Statistical Analyzation of Interactions between Organophosphates and Giant Phospholipid/Polydiacetylene Vesicles by ImageStream X- Imaging Flow Cytometer

Over the following decades, microscope technology has advanced by the development of more powerful and advanced optics that initiated a new era of basic and clinical cytology. Currently, the advanced features available in computerized microscopes have made them powerful tools for visualization and cellular analysis. However, the acquired images cannot simply converted into quantitative scores resulting in a high subjectivity of analysis. Another major limitation of microscopy is the low rate of image acquisition limiting its applicability for analysis of a large number of cells. ImageStream allows analysis of a large number of cells based on their fluorescence features and provides statistical analysis of these features. The advantage of using this system in comparison to fluorescent microscopy is its ability to analyze imagery from a large number of cells acquired in suspension. This provides a unique opportunity for statistical analysis of large populations, but also aids in avoiding artifacts. The analysis of collected data is also quantitative with the ImageStream system when compared with conventional microscopy.[i]

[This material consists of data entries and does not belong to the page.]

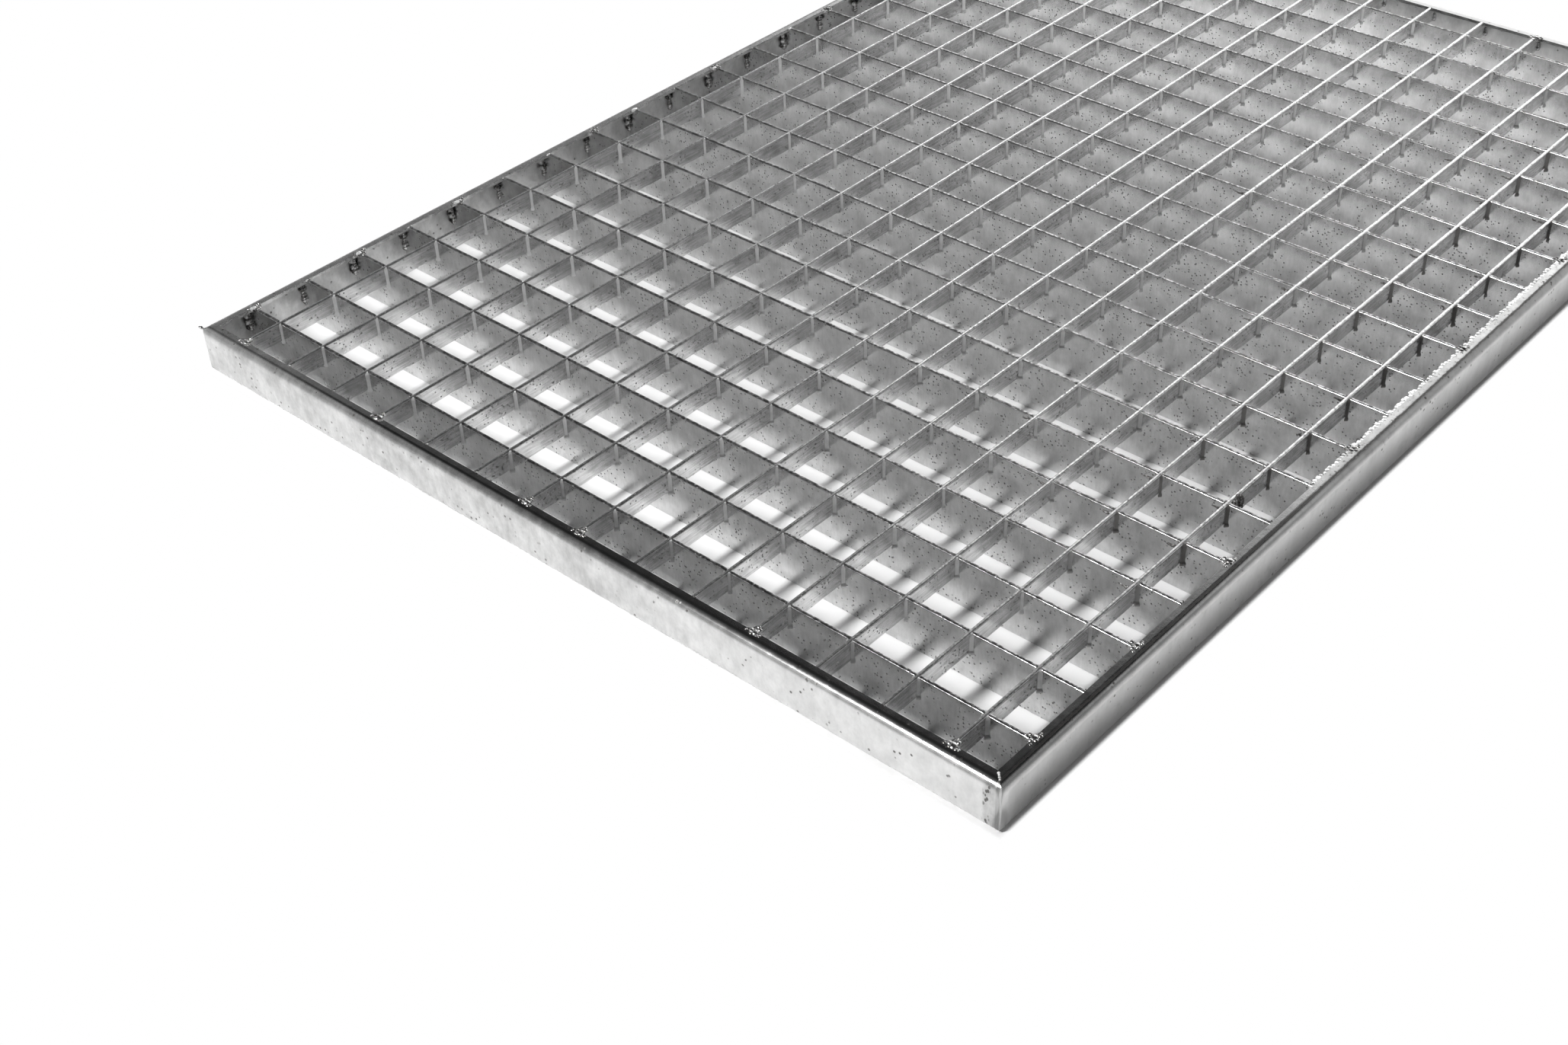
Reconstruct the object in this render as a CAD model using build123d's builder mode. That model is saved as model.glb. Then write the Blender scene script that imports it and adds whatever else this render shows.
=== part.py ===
from build123d import *
import os

# Hot-dip galvanised floor grating. Deep bearing bars are slotted from above, shallow cross bars
# are pressed into the slots flush with their tops, and a rolled channel edges the mat all round.
# The channel is four lengths, mitred at the corners and welded up the inside of each corner.
# The bar ends are notched to enter it, and drops of weld hold them to its web, behind the lip.
# The bars beside the corners, and about every third one between, also have weld fillets at the
# lip's edge.
# The origin is the middle of the underside: X runs along the bearing bars, Y along the cross
# bars and Z up. All sizes are in millimetres.

# Overall size
width = 490.0
length = 690.0
depth = 25.0

# The mesh, from the middle of one bar to the middle of the next
mesh_pitch = 100.0 / 3.0

# Flat bars, and the room that a slot leaves on each side of a cross bar
bearing_thickness = 2.0
cross_thickness = 2.0
cross_depth = 10.0
slot_clearance = 0.05

# Rolled edging channel, and the room between its lips and the notched bar ends
channel_wall = 2.0
lip_width = 7.0
fold_inner_radius = 2.5
corner_radius = 5.0
lip_clearance = 0.05

# Drops of weld at the bar ends: each has a short point below and a long tail above, and both
# taper to drop_end_width
bearing_drop_radius = 2.2
bearing_drop_below_top = 12.0
cross_drop_radius = 1.5
cross_drop_below_top = 7.5
tail_below_lip = 0.5
drop_end_width = 0.4

# Weld fillets where a bar passes the lip's inner edge, and which bars, counted from one, have them
lip_fillet_radius = 3.5
lip_fillet_depth = 1.6
filleted_bearing_bars = (1, 3, 5, 8, 11, 14, 17, 20)
filleted_cross_bars = (1, 4, 7, 8, 11, 14)

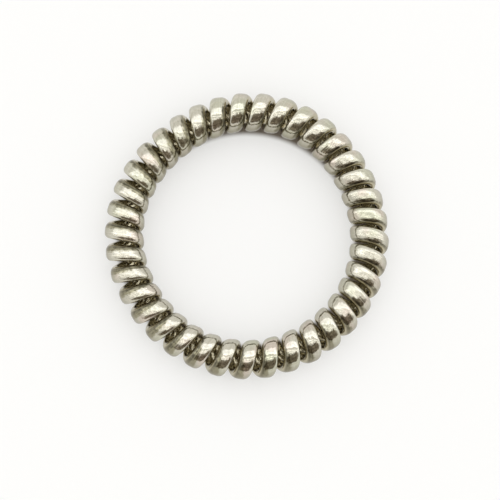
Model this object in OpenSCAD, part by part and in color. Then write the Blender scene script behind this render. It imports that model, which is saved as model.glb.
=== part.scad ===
/*
  Spiral hair tie: one strand of springy plastic wound into a coil,
  with its ends joined so that the coil closes into a ring.

  The strand is a flattened oval in section. Its broad, nearly flat face
  looks away from the coil's axis, so the turns show as smooth bands with
  narrow gaps between them. The turns nearly touch around the hole and fan
  out toward the rim. On one side of the ring they stand a little wider
  apart, and the ring is slightly out of round, as it stays after wear.

  Frame: millimetres, +Z up. The ring lies flat on z = 0 and the origin is
  the centre of the ring on that plane.
*/

/* [Ring] */

// outside diameter of the closed ring
ring_outer = 55; // [48:0.5:64]
// outside diameter of the coil that the strand is wound into
coil_d = 7.6; // [7:0.1:9.6]
// how far the rim lies outside a true circle where the ring is longest, and inside it at its narrowest
ring_bulge = 0.35; // [0:0.05:0.8]
// direction in which the ring is longest, seen from above
bulge_angle = 80; // [0:5:180]

/* [Strand] */

// width of the strand's outward face, along the ring
strand_w = 3.2; // [2.6:0.05:3.6]
// thickness of the strand, toward the coil's axis
strand_t = 2.1; // [1.8:0.05:2.7]
// squareness of the outward half of the section: 2 is an ellipse
face_squareness = 2.6; // [2:0.1:4]
// squareness of the half that faces the coil's axis
back_squareness = 2.3; // [2:0.1:4]
// tilt of the face across its width, its clockwise edge lower
roll_angle = 5; // [-10:1:10]

/* [Winding] */

// least room between neighbouring turns, on the side of the hole
turn_gap = 0.2; // [0.12:0.01:0.5]
// how far the turns lean along the ring, from the underside to the top
slump = 0.2; // [-0.6:0.1:0.6]
// share by which the turns stand wider apart on the stretched side
stretch_share = 0.024; // [0:0.004:0.12]
// share that gathers this stretch closer to the middle of that side
focus_share = 0.016; // [0:0.002:0.06]
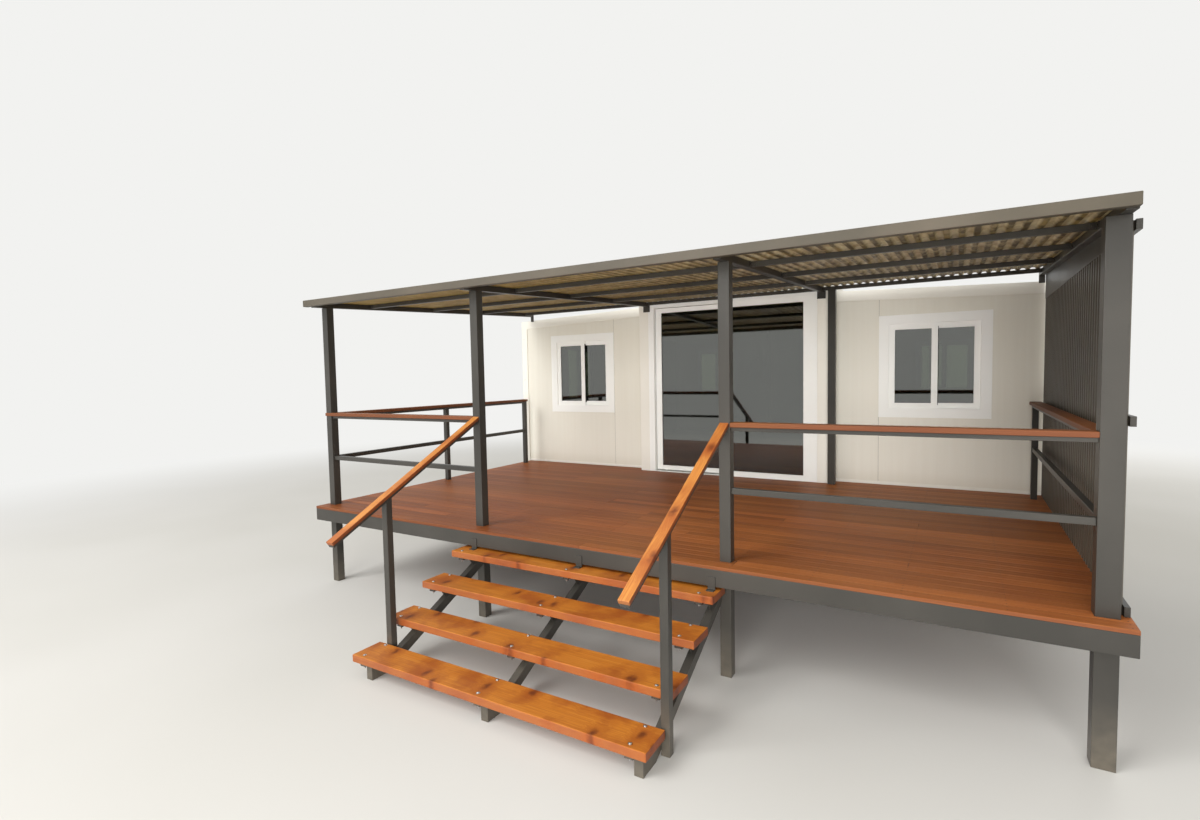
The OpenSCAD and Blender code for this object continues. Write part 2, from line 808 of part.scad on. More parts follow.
module screen_rails() placed() color(charcoal) {
  outer_x = screen_x + flashing_t + wave_h;
  for (z = [deck_z, (deck_z + screen_top - girt_h) / 2, screen_top - girt_h])
    block([outer_x, screen_y0, z], [outer_x + girt_t, screen_y1, z + girt_h]);
  along_x(screen_x, flashing_t, [
    [screen_y0, screen_top - girt_h], [screen_y1, screen_top - girt_h],
    [screen_y1, steel_top(screen_y1)], [screen_y0, steel_top(screen_y0)]
  ]);
}

// Rails

front_rail_y = post_front + post_w / 2;
left_rail_x = post_xs[0];
right_rail_x = post_xs[3] - corner_post_w / 2 + rail_post_w / 2;
side_rail_front = post_front + post_w;
right_rail_front = post_front + corner_post_w;
rail_back = back_limit - rail_end_gap;
back_post_y = rail_back - rail_post_w;
mid_post_y = (side_rail_front + back_post_y - rail_post_w) / 2;

module rail_post(x, y)
  block([x - rail_post_w / 2, y, deck_z], [x + rail_post_w / 2, y + rail_post_w, steel_rail_under]);

module rail_posts() placed() color(charcoal) {
  rail_post(left_rail_x, mid_post_y);
  rail_post(left_rail_x, back_post_y);
  rail_post(right_rail_x, back_post_y);
}

// A rail along X and a rail along Y, by their middle line, top and section
module rail_x(x0, x1, y, top, w, h) block([x0, y - w / 2, top - h], [x1, y + w / 2, top]);
module rail_y(x, y0, y1, top, w, h) block([x - w / 2, y0, top - h], [x + w / 2, y1, top]);

mid_rail_top = deck_z + mid_rail_h;
bays_x = [
  [post_xs[0] + post_w / 2, post_xs[1] - post_w / 2],
  [post_xs[2] + post_w / 2, post_xs[3] - corner_post_w / 2]
];

module steel_rails() placed() color(charcoal) {
  for (bay = bays_x) {
    rail_x(bay[0], bay[1], front_rail_y, steel_rail_top, top_rail_w, top_rail_h);
    rail_x(bay[0], bay[1], front_rail_y, mid_rail_top, mid_rail_w, mid_rail_w);
  }
  rail_y(left_rail_x, side_rail_front, rail_back, steel_rail_top, top_rail_w, top_rail_h);
  rail_y(right_rail_x, right_rail_front, rail_back, steel_rail_top, top_rail_w, top_rail_h);
  rail_y(left_rail_x, side_rail_front, mid_post_y, mid_rail_top, mid_rail_w, mid_rail_w);
  rail_y(left_rail_x, mid_post_y + rail_post_w, back_post_y, mid_rail_top, mid_rail_w, mid_rail_w);
  rail_y(right_rail_x, right_rail_front, back_post_y, mid_rail_top, mid_rail_w, mid_rail_w);
}

// The left cap laps round the corner post; the side caps butt against it
module front_rail_caps() placed() color(decking)
  difference() {
    union() {
      rail_x(left_rail_x - cap_w / 2, bays_x[0][1], front_rail_y, cap_top, cap_w, cap_t);
      rail_x(bays_x[1][0], bays_x[1][1], front_rail_y, cap_top, cap_w, cap_t);
    }
    block([post_xs[0] - post_w / 2, post_front, steel_rail_under],
          [post_xs[0] + post_w / 2, side_rail_front, cap_top + 1]);
  }

module side_rail_caps() placed() color(decking) {
  rail_y(left_rail_x, front_rail_y + cap_w / 2, rail_back, cap_top, cap_w, cap_t);
  rail_y(right_rail_x, right_rail_front, rail_back, cap_top, cap_w, cap_t);
}

// Stair

tread_ks = [1 : tread_n];
function tread_top(k) = k * rise;
function tread_y(k) = deck_front - top_tread_reach - (tread_n - k) * going;
tread_x0 = stair_x + tread_shift - tread_len / 2;
newel_xs = [post_xs[1], post_xs[2]];
stringer_xs = [
  newel_xs[0] + (newel_w + stringer_w) / 2,
  stair_x,
  newel_xs[1] - (newel_w + stringer_w) / 2
];

module stair_treads() placed() color(tread_wood)
  for (k = tread_ks)
    block([tread_x0, tread_y(k), tread_top(k) - tread_t],
          [tread_x0 + tread_len, tread_y(k) + tread_d, tread_top(k)]);

// The stringers' top edge meets the back corner under each tread's plate
stair_slope = atan(rise / going);
first_back = tread_y(1) + tread_d;
first_under = tread_top(1) - tread_t - bracket_t;
function stringer_top(y) = first_under + (y - first_back) * tan(stair_slope);
stringer_drop = stringer_h / cos(stair_slope);
stringer_foot = first_back - first_under / tan(stair_slope);

plate_d = tread_d - plate_inset;
// a plate's web narrows to this part of its depth, and enters the stringer by the weld
web_foot = 0.75;
weld = 1;

module stringer(x) {
  y1 = post_front;
  along_x(x - stringer_w / 2, stringer_w, [
    [stringer_foot, 0], [stringer_foot + stringer_drop / tan(stair_slope), 0],
    [y1, stringer_top(y1) - stringer_drop], [y1, stringer_top(y1)]
  ]);
  // a flat under each tread on a triangular web
  for (k = tread_ks) {
    back = tread_y(k) + tread_d;
    under = tread_top(k) - tread_t;
    foot = back - plate_d * web_foot;
    block([x - stringer_w / 2, back - plate_d, under - bracket_t], [x + stringer_w / 2, back, under]);
    along_x(x - bracket_t / 2, bracket_t, [
      [back - plate_d, under - bracket_t], [back, under - bracket_t],
      [back, under - bracket_t - weld], [foot, stringer_top(foot) - weld]
    ]);
  }
}

// Angles hold the top tread to the front bearer
module tread_angle(x) {
  z = tread_top(tread_n);
  along_x(x - stringer_w / 2, stringer_w, [
    [deck_front, z], [deck_front, z + tread_angle_h], [deck_front - bracket_t, z + tread_angle_h],
    [deck_front - bracket_t, z + bracket_t], [deck_front - tread_angle_d, z + bracket_t],
    [deck_front - tread_angle_d, z]
  ]);
}

module stair_stringers() placed() color(charcoal)
  for (x = stringer_xs) {
    stringer(x);
    tread_angle(x);
  }

// The top of a handrail over any Y
function handrail_top(y) = cap_top + (y - post_front) * tan(handrail_slope);
newel_y = deck_front - newel_reach;
handrail_drop = handrail_t / cos(handrail_slope);
flat_drop = handrail_flat / cos(handrail_slope);

module stair_newels() placed() color(charcoal)
  for (x = newel_xs) {
    y0 = newel_y - newel_w / 2;
    y1 = newel_y + newel_w / 2;
    under = handrail_drop + flat_drop;
    along_x(x - newel_w / 2, newel_w, [
      [y0, 0], [y1, 0], [y1, handrail_top(y1) - under], [y0, handrail_top(y0) - under]
    ]);
  }

// A timber rail on a steel flat, cut square at its low end and plumb at the post
module handrails() placed() color(tread_wood) {
  y0 = object_front;
  thick = handrail_t + handrail_flat;
  for (x = newel_xs) along_x(x - handrail_w / 2, handrail_w, [
    [y0, handrail_top(y0)], [post_front, handrail_top(post_front)],
    [post_front, handrail_top(post_front) - handrail_drop - flat_drop],
    [y0 + thick * sin(handrail_slope), handrail_top(y0) - thick * cos(handrail_slope)]
  ]);
}

cabin_stumps();
cabin_long_beams();
cabin_cross_beams();
cabin_floor();
centre_columns();
centre_roof_beams();
centre_roof();
left_front_wall();
right_front_wall();
left_side_wall();
right_side_wall();
back_walls();
wing_corner_trims();
wing_top_channels();
left_wing_roof();
right_wing_roof();
front_windows();
front_window_glass();
rear_windows();
rear_window_glass();
door_jambs();
door_head_and_sill();
fixed_door_panel();
fixed_door_glass();
sliding_door_panel();
sliding_door_glass();
deck_boards();
deck_bearers();
deck_joists();
deck_legs();
verandah_posts();
front_beam();
rafters();
purlins();
roof_sheets();
screen_rails();
screen_sheet();
rail_posts();
steel_rails();
front_rail_caps();
side_rail_caps();
stair_treads();
stair_stringers();
stair_newels();
handrails();
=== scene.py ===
# %% [markdown]
# # A fold-out container cabin with a verandah
#
# The cabin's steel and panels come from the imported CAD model. This script gives them their
# finishes, and adds what is too small or too many for the model: deck boards, bolts, screws,
# seals, joints, flashings and laps. The frame is loaded first, because every later piece takes
# its place from a CAD node and rides on one of its two bodies, cabin and sliding_door.

# %% Load the frame
import math
import random

import bmesh
import bpy
from mathutils import Matrix, Vector


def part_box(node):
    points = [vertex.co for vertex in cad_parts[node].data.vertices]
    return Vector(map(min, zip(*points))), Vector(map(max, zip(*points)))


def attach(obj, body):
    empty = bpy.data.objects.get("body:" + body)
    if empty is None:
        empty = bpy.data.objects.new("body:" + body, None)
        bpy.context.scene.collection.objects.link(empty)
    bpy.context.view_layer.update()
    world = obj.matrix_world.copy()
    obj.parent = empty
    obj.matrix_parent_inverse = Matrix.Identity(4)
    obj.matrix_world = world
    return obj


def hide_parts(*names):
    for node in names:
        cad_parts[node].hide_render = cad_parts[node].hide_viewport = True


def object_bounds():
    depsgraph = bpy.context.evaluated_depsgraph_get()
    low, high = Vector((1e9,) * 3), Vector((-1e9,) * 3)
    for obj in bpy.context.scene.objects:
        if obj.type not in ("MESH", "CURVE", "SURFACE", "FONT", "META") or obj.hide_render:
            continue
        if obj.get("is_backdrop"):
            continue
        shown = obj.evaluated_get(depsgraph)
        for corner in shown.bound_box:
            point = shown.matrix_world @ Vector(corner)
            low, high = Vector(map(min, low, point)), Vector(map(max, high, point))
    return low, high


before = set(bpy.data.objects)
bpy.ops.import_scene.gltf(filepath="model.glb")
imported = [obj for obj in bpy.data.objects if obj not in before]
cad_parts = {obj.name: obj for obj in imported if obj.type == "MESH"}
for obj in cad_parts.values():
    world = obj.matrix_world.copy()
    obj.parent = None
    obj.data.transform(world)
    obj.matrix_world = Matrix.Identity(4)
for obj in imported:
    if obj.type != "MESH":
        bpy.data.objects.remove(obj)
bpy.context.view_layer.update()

# %% [markdown]
# ## Where the pieces are
#
# Bolts and seals are placed from the steel that holds them. A CAD node often has several
# solids, such as the four treads, so this helper walks from vertex to vertex along the edges
# and measures each solid by itself. Reading the frame keeps the details in place when the
# part's own sizes change.

# %% Measure the solids of a node
# Corners that are closer than this, in metres, are one corner.
WELD_DISTANCE = 1e-5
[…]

Forming giant vesicular particles comprises by phospholipids and polydiacetylene in a micrometer sizes, similar to cell sizes, allows using the colorimetric and fluorescence properties of polydiacetylene to elucidate the characteristics of chemical compounds- membrane interactions.

This work offers the use of ImageStream to get statistical information on organophosphates - Phospholipid/polydiacetylene interactions and detecting the change in the giant vesicles shape when reacting with organophosphates, the morphological changes occurring and division to populations of vesicles and their features.

[i] Hall B, George T, Basiji D, et al. Automated classification of apoptosis and artifact rejection of TUNEL positive cells. ISAC XXIII. Quebec, Canada; 2006.